LCN – Lombok Timur, – NTB, Semakin maraknya kasus perdagangan orang yang terjadi pada para pekerja migran indonesia yang berangkat secara ilegal mengundang pertanyaan besar. Apalagi pemimpin NTB saat ini merupakan mantan Diplomat yang katanya sudah banyak menangani kasus PMI diberbagai negara, kini sejak memimpin NTB belum banyak terlihat kiprahnya untuk mencegah pengiriman TKI yang kini dikenal dengan PMI ilegal.
Hal ini mengundang perhatian Satgas YPTKIS (Yayasan Peduli Tenaga Kerja Indonesia Sejahtera), Subhan menyebut kasus pengiriman PMI ilegal tersebut merupakan bentuk kelalaian pemerintah daerah. Gubernur yang memiliki peran sentral tidak memiiki pengawasan dan cenderung diam. “Di bawah kepemimpinan gubernur saat ini, praktek perdagangan orang Justru semakin menggurita, pengawasan lemah, celah birokrasi terbuka lebar dan proses penerbitan paspor yang terlalu mudah menjadi pintu masuk bagi Jaringan Pengiriman TKI GELAP,”terang Subhan melalui pesan WA di Lombok, rabu sore (26/11/2025).
Menurut Subhan, intervensi pemerintah daerah merupakan salah satu faktor yang sangat kuat untuk menahan laju pengiriman TKI atau PMI ilegal. Pemerintah daerah melalui imigrasi terkesan hanya ingin mendapatkan hasil dan menjadikan PMI hanya sekedar komoditas dengan lemahnya mitigasi pada penerbitan paspor tanpa menimbang keselamatan dari calon PMI.

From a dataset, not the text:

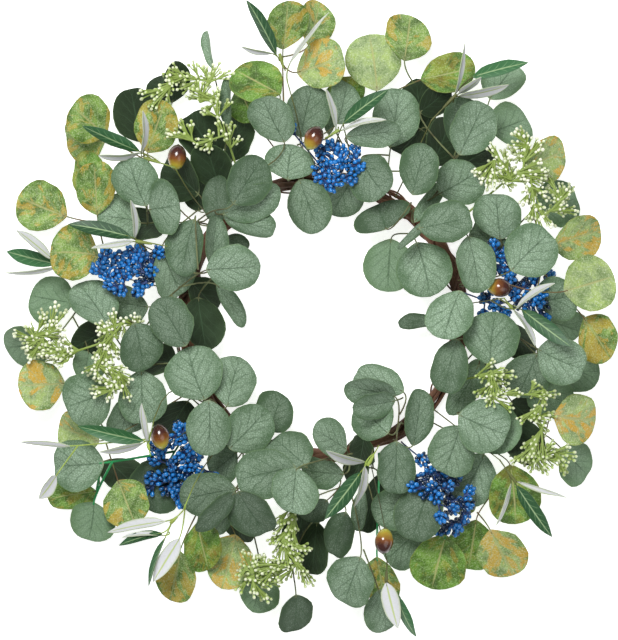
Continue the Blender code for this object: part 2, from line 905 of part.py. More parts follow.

“Akibatnya bukan hanya keselamatan para pekerja migran terancam, tetapi juga pendapatan negara dan daerah ikut merosot. Julukan “PAHLAWAN DEVISA” pun kehilangan marwahnya, ketika rakyat justru dijadikan komoditas oleh para pemain yang saling melindungi kepentingannya,”tambah Tim Satgas YPTKIS tersebut.
Maka tidak ada cara yang lebih efektif dari perhatian pemerintah daerah untuk mengawasi dan memperketat penerbitan paspor pada kantor imigrasi. namun sampai saat ini belum terlihat niat pemerintah untuk memperkuat sektor pengawasan. Malah sering terjadi kasus penerbitan paspor yang longgar asalkan mau membayar lebih. praktek calo pun kian berkembang, hal seperti ini dapat membuka pintu untu menabrak birokrasi pada sektor itu.
Jika demikian kondisinya, menurut Subhan, tidak ada yang dirugikan melainkan rakyat sendiri, ditambah citra daerah akan semakin buruk. “Permainan oknum inilah yang membuat rakyat dirugikan, negara melemah, dan praktek perdagangan orang terus berulang. NTB membutuhkan political will yang tegas, pengawasan ketat dan pemberantasan sindikat secara menyeluruh. Jika tidak, persoalan TKI iLegal akan terus menjadi luka panjang yang mengoyak martabat daerah,”kesal Subhan.
Padahal sudah ada Pergub Nomor 40 Tahun 2019 tentang Layanan Terpadu Satu Atap Penempatan dan Perlindungan PMI di NTB menetapkan mekanisme layanan terpadu bagi PMI di Provinsi ini, termasuk prosedur penempatan dan perlindungan. Namun prakteknya masih terlihat sangat lemah, masih banyak kasus pengiriman PMI ilegal sampai kasus penganiayaan PMI oleh majikannya.
Maka para pemangku kebijakan perlu sedikit merenung bagaimana merumuskan kebijakan yang lebih memihak pada “Pahlawan Devisa” ini, bagaimana keamanan dan keselamatan mereka terjamin dinegeri orang,”pungkasnya.